The show is uncompromising in its frequent killing of characters, though there are so many that they’re easy to lose track of. One particular and prominent character, Jean Kirstein (a fellow recruit who thinks little of Eren, voiced by Kishou Taniyama), is struck hard by the discovery of a friend’s mangled body in the aftermath of the battle. The depth of the discovery is reliant on its affect on Jean rather than the off-screen death itself. Likely, that’s the point, as Jean points out later on in the series, not everybody gets to have a heroic death. Still, until I was shown a flashback of the character much later on, I could not recall who he was.

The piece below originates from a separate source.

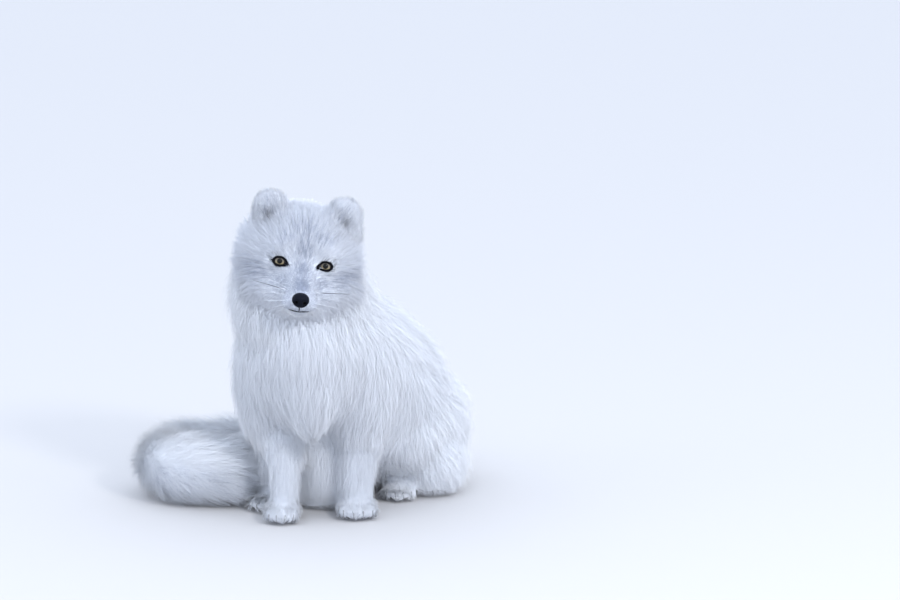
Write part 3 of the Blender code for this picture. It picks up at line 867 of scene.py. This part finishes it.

The episodes that drag do so by taking away from the immediacy of the situation. While the retreat and the subsequent cornering of Eren soon after his titan ability is discovered allows for downtime and renewed drama simultaneously, it slows the pace down to a crawl by forcing such a short amount of time to stretch out into multiple episodes. For better or worse, the show is adept at ending episodes on pulsating cliffhangers that make it near impossible to simply turn the television off. For that, it can feel as though we’re being cheated of some meat on the bone by way of content. Fortunately these episodes are rare and I don’t believe it ever dovetails into filler. After its brief inhale, the show accelerates to a mid-season finale that’s less about repelling the enemy and claiming victory and more about basic damage control.
Directed by Tetsurō Araki, Part 1 introduces some curious characters, some forgettable ones, and a central trio full of potential and with room to grow. The story’s world is alluring enough that, despite the doom and gloom of its premise, we’re desperate to learn more. It devotes so much time to the effects of war as it does on the war itself, and its unpredictability is an invaluable asset. It’s easy to forgive the occasional flaw when there’s so much passion and dedication being put into adapting the story in the best possible way, and it’s abundantly clear that this is only table setting for the meal to come.